- **Extracted records**:
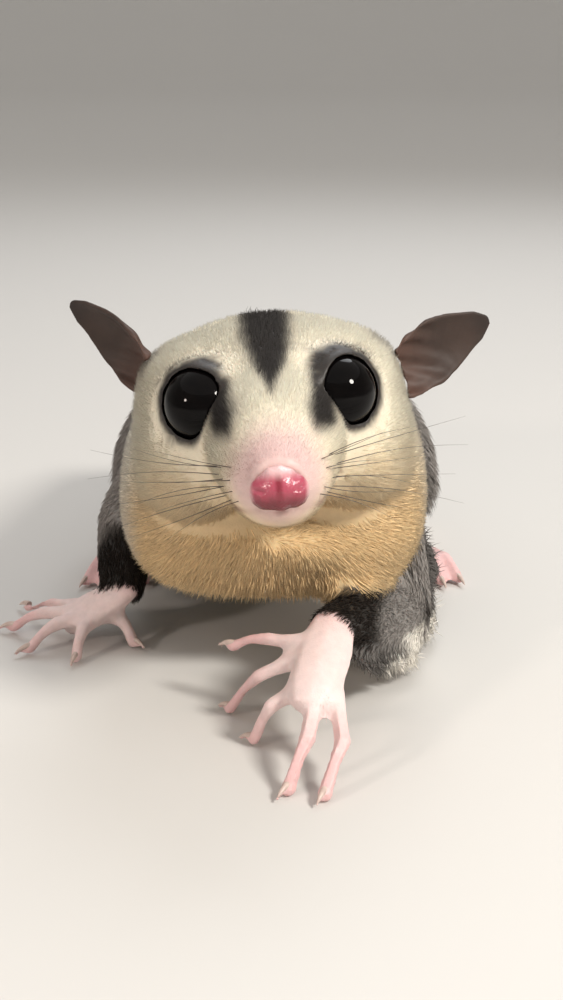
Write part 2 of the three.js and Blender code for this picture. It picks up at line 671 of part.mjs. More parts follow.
function tailLock(t, angle) {
  const length = LOCK_LENGTH * (0.85 + 0.3 * random()) * (1 - 0.35 * t);
  const end = t + length / tailCurve.getLength();
  const lean = (random() - 0.5) * 0.5;
  const stops = [
    { share: 0, radius: furReach(t) * CORE_SHARE - 1.2, width: 0.7, thick: 1 },
    { share: 0.35, radius: furReach(t) * (0.78 + 0.1 * random()), width: 1, thick: 0.9 },
    { share: 0.75, radius: furReach(Math.min(1, end)) * 0.9, width: 0.72, thick: 0.6 },
  ];
  const rings = stops.map(({ share, radius, width, thick }) => {
    const spot = t + (end - t) * share;
    const middle = besideTail(spot, angle + lean * share, radius);
    const { side, rise } = tailFrame(Math.min(spot, 1));
    const out = side.clone().multiplyScalar(Math.cos(angle)).addScaledVector(rise, Math.sin(angle));
    const along = side.clone().multiplyScalar(-Math.sin(angle)).addScaledVector(rise, Math.cos(angle));
    const halfWidth = (LOCK_WIDTH / 2) * width * (1 - 0.4 * t);
    const halfThick = (LOCK_THICKNESS / 2) * thick;
    return [
      middle.clone().addScaledVector(along, halfWidth),
      middle.clone().addScaledVector(out, halfThick),
      middle.clone().addScaledVector(along, -halfWidth),
      middle.clone().addScaledVector(out, -halfThick),
    ];
  });
  const first = besideTail(t - 0.012, angle, furReach(t) * CORE_SHARE - 2.2);
  const last = besideTail(end, angle + lean, furReach(Math.min(1, end)) * 0.98);
  if (end > 1) last.addScaledVector(tailCurve.getTangent(1), (end - 1) * tailCurve.getLength() * 0.8);
  return solidOf(skinOver(rings, first, last));
}

const wholeBase = aboveGround(limb(TAIL_PATH, TAIL_RADII, { sides: 16, steps: 22 }).subtract(bodyClear));
const cutAt = [tailCurve.getPoint(TAIL_CUT), tailCurve.getTangent(TAIL_CUT)];
place("tail_base", partAt(wholeBase, ...cutAt)[1], GREY_FUR);

const coreRadii = TAIL_RADII.map((radius, i) => radius * (i < 2 ? 0.86 : CORE_SHARE));
let brush = limb(TAIL_PATH, coreRadii, { sides: 10, steps: 12, capSteps: 2 });
for (let ring = 0; ring < LOCK_RINGS; ring++) {
  const t = LOCK_START + (0.97 - LOCK_START) * (ring / (LOCK_RINGS - 1));
  const count = Math.round(LOCKS_ROUND * (1 - 0.35 * t));
  for (let k = 0; k < count; k++) {
    const angle = (2 * Math.PI * (k + 0.5 * (ring % 2) + 0.3 * (random() - 0.5))) / count;
    brush = brush.add(tailLock(t + 0.012 * (random() - 0.5), angle));
  }
}
place("tail", partAt(aboveGround(brush), ...cutAt)[0], DARK_FUR);

// Arms, legs and membranes. A shape is a function of how much it grows, so that a neighbour can be cut clear of it.
const grown = (radii, grow) => radii.map((r) => r + grow);
const clearOf = (solid, shapes) => shapes.reduce((left, shape) => left.subtract(shape(GAP)), solid);

const arms = {};
for (const [name, { shoulder, elbow, wrist }] of Object.entries(ARMS)) {
  const fold = elbow.clone().sub(shoulder).normalize().add(wrist.clone().sub(elbow).normalize()).normalize();
  arms[name] = {
    fold,
    upper: (grow) =>
      limb([shoulder, shoulder.clone().lerp(elbow, 0.5), elbow], grown(UPPER_ARM_RADII, grow), { sides: 12, steps: 6 }),
    fore: (grow) => limb([elbow, elbow.clone().lerp(wrist, 0.5), wrist], grown(FOREARM_RADII, grow), { sides: 12, steps: 6 }),
  };
}

const legs = {};
for (const [name, { hip, knee, ankle }] of Object.entries(LEGS)) {
  const bow = v3(Math.sign(knee.x) * 1.6, 0, 0);
  legs[name] = {
    thigh: (grow) => limb([hip, hip.clone().lerp(knee, 0.5).add(bow), knee], grown(THIGH_RADII, grow), { sides: 14, steps: 6 }),
    shin: (grow) =>
      limb(
        [knee.clone().add(v3(0, -1, -2)), knee.clone().lerp(ankle, 0.5).add(v3(0, 0, -2)), ankle],
        grown(SHIN_RADII, grow),
        { sides: 9, steps: 5, capSteps: 2 },
      ),
  };
}

for (const side of ["left", "right"]) {
  const arm = arms[side];
  const leg = legs[side];
  const { elbow, wrist } = ARMS[side];
  const hand = HANDS[side];
  const wristWay = hand.palm.clone().sub(elbow).normalize();
  place("thigh_" + side, clearOf(leg.thigh(0), [trunk]), GREY_FUR);
  const [, upperArm] = partAt(clearOf(arm.upper(0), [trunk, leg.thigh]), elbow, arm.fold);
  place("upper_arm_" + side, upperArm, GREY_FUR);
  const [lowerArm] = partAt(clearOf(arm.fore(0), [trunk, leg.thigh]), elbow, arm.fold);
  const [, forearm] = partAt(lowerArm, wrist, wristWay);
  place("forearm_" + side, aboveGround(forearm), DARK_FUR);
  place("shin_" + side, aboveGround(clearOf(leg.shin(0), [trunk, leg.thigh])), GREY_FUR);

  const fold = membrane(MEMBRANES[side], side === "left" ? 1 : -1);
  place("membrane_" + side, clearOf(fold, [trunk, leg.thigh, leg.shin, arm.upper, arm.fore]), DARK_FUR);

  const palmWay = hand.palm.clone().sub(wrist);
  const palm = limb(
    [
      wrist.clone().addScaledVector(palmWay, -0.1),
      wrist.clone().addScaledVector(palmWay, 0.5),
      hand.palm.clone().addScaledVector(palmWay, 0.35),
    ],
    [2.8, 3.2, 3.0],
    { sides: 8, steps: 5, capSteps: 2, flat: 0.62, up: v3(0, -0.3, 1) },
  );
  const digits = hand.digits.map((points) => digit(points, FINGER_RADIUS));
  const [handOnly] = partAt(aboveGround(joined([palm, ...digits])), wrist, wristWay);
  place("hand_" + side, handOnly, HAND_PINK);
  place("foot_" + side, clearOf(foot(LEGS[side], side === "left" ? 1 : -1), [trunk, leg.thigh, leg.shin]), HAND_PINK);
}

// Stand the part on the middle of its own footprint
const box = new THREE.Box3().setFromObject(glider);
const middle = box.getCenter(new THREE.Vector3());
glider.position.set(-middle.x, -middle.y, -box.min.z);

export default glider;
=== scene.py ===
import math

import bmesh
import bpy
import numpy as np
from mathutils import Matrix, Vector
from mathutils.bvhtree import BVHTree


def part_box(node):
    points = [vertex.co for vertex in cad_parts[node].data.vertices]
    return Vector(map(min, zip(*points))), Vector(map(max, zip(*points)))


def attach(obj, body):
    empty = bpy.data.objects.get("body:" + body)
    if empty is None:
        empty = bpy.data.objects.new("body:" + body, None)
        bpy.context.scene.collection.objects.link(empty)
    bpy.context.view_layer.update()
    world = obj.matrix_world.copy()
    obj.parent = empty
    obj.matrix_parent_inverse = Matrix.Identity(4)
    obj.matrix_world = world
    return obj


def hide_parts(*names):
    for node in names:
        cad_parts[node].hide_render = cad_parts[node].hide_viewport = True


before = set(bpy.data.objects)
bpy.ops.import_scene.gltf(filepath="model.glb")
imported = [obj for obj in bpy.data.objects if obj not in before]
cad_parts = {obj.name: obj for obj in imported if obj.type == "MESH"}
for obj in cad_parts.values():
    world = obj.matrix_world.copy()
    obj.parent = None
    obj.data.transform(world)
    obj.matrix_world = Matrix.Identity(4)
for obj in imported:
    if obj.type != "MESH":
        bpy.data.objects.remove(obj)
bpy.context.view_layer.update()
bpy.ops.object.select_all(action="DESELECT")


# Room: a pale seamless floor and soft studio light
# The camera looks down a little on the animal from close in front of its nose, as the picture does.
# Places are set out from a mark on the floor, almost straight below the point between the two eyes.
MM = 0.001
EYES_ASIDE = 0.3 * MM
EYES_BEHIND = 0.2 * MM
left_eye_low, left_eye_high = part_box("eye_left")
right_eye_low, right_eye_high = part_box("eye_right")
left_eye_centre = (left_eye_low + left_eye_high) / 2
right_eye_centre = (right_eye_low + right_eye_high) / 2
between_eyes = (left_eye_centre + right_eye_centre) / 2
ground_mark = Vector((between_eyes.x + EYES_ASIDE, between_eyes.y - EYES_BEHIND, 0))

CAMERA_PLACE = Vector((1.06 * MM, -155.9 * MM, 77.6 * MM))
CAMERA_PITCH = math.radians(72)
camera_data = bpy.data.cameras.new("camera")
camera_data.lens = 48.96
camera_data.sensor_width = 36
camera_data.clip_start = 5 * MM
camera = bpy.data.objects.new("camera", camera_data)
bpy.context.scene.collection.objects.link(camera)
camera.location = ground_mark + CAMERA_PLACE
camera.rotation_euler = (CAMERA_PITCH, 0, 0)
bpy.context.scene.camera = camera

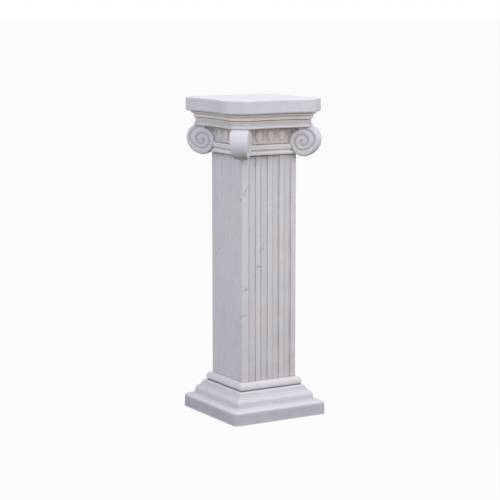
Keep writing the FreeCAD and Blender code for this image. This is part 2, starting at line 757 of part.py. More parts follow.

- **Task**:
Transcribe exactly, and only, the lines beginning at the line containing "its own footprint" and ending at the line containing "zip(*points))), Vector(map(max, zip(*points)))", both inclusive.

- **Task result**:
// Stand the part on the middle of its own footprint
const box = new THREE.Box3().setFromObject(glider);
const middle = box.getCenter(new THREE.Vector3());
glider.position.set(-middle.x, -middle.y, -box.min.z);

export default glider;
=== scene.py ===
import math

import bmesh
import bpy
import numpy as np
from mathutils import Matrix, Vector
from mathutils.bvhtree import BVHTree


def part_box(node):
    points = [vertex.co for vertex in cad_parts[node].data.vertices]
    return Vector(map(min, zip(*points))), Vector(map(max, zip(*points)))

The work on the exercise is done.